[Records from a collection]
>> Start
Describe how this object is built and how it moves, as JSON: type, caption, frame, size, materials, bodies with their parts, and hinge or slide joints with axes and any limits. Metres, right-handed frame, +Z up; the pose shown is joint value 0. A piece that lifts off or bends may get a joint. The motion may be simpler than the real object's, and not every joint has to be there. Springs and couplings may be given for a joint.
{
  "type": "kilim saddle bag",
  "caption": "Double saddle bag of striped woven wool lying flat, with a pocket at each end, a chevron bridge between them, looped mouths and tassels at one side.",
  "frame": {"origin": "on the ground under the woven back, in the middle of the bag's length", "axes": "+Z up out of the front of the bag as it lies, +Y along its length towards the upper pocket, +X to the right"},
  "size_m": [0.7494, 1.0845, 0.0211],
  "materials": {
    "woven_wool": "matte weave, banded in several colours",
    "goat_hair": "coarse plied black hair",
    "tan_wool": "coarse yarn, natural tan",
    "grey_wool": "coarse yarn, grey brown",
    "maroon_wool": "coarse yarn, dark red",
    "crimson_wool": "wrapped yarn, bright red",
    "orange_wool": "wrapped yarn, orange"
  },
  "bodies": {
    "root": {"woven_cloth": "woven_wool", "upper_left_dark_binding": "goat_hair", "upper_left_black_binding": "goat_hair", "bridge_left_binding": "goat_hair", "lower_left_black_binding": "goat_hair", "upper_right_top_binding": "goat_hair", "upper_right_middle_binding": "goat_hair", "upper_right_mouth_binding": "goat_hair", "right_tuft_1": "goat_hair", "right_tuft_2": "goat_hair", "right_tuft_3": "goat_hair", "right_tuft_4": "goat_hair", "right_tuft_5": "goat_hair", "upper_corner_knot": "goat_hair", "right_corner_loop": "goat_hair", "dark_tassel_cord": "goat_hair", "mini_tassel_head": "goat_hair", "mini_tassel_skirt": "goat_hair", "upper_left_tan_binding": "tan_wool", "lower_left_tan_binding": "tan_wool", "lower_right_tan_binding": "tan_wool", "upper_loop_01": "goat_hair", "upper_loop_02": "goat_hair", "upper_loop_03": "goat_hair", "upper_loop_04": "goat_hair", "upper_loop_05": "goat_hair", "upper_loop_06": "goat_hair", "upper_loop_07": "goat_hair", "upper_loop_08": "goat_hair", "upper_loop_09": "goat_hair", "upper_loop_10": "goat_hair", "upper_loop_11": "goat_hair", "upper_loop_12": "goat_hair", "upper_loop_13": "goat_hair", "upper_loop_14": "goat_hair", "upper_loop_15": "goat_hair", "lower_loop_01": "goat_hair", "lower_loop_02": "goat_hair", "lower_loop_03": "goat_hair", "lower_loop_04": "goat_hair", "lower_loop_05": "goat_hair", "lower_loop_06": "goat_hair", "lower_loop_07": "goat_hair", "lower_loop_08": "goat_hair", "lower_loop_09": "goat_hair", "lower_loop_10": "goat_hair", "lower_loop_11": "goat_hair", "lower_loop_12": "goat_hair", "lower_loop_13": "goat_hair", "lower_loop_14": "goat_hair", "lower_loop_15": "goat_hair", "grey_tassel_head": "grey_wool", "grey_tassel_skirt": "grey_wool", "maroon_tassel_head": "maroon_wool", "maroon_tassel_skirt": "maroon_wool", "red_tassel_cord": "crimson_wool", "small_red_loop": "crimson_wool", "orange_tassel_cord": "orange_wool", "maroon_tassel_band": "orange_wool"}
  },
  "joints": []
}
>> End
>> Start
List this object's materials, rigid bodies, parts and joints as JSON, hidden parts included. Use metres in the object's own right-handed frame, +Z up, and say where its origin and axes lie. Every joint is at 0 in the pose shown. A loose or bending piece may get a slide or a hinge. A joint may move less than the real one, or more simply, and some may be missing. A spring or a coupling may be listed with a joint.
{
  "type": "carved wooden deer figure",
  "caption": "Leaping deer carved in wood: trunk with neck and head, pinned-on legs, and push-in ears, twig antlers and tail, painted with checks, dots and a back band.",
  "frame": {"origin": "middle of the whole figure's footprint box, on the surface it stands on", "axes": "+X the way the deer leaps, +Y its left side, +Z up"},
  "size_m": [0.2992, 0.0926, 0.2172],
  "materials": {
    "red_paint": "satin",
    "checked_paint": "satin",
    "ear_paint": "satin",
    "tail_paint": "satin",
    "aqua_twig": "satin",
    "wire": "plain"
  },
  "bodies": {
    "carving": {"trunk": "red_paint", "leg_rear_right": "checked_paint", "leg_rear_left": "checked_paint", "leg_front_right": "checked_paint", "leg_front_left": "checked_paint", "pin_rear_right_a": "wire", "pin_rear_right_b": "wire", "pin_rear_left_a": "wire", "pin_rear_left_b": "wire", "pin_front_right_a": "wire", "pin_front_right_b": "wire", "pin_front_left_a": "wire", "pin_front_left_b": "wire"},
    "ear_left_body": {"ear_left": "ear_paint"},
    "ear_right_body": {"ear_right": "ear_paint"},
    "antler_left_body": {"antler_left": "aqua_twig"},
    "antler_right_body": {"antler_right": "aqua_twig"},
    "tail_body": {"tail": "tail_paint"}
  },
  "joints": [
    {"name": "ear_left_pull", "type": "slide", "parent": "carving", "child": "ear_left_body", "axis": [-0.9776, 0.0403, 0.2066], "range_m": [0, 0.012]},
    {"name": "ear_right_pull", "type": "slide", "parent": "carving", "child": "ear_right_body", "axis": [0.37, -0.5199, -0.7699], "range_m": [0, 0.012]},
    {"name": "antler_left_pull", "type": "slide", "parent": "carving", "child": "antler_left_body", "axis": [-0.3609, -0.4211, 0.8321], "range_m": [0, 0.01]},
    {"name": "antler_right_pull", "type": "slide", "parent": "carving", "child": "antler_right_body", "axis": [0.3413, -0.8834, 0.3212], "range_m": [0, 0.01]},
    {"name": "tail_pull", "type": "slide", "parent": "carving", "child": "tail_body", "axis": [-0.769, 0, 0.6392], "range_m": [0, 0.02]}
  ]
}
>> End
All lines above with "hinge" in them should be returned.

→ RESULT OF THE TASK:
Describe how this object is built and how it moves, as JSON: type, caption, frame, size, materials, bodies with their parts, and hinge or slide joints with axes and any limits. Metres, right-handed frame, +Z up; the pose shown is joint value 0. A piece that lifts off or bends may get a joint. The motion may be simpler than the real object's, and not every joint has to be there. Springs and couplings may be given for a joint.
List this object's materials, rigid bodies, parts and joints as JSON, hidden parts included. Use metres in the object's own right-handed frame, +Z up, and say where its origin and axes lie. Every joint is at 0 in the pose shown. A loose or bending piece may get a slide or a hinge. A joint may move less than the real one, or more simply, and some may be missing. A spring or a coupling may be listed with a joint.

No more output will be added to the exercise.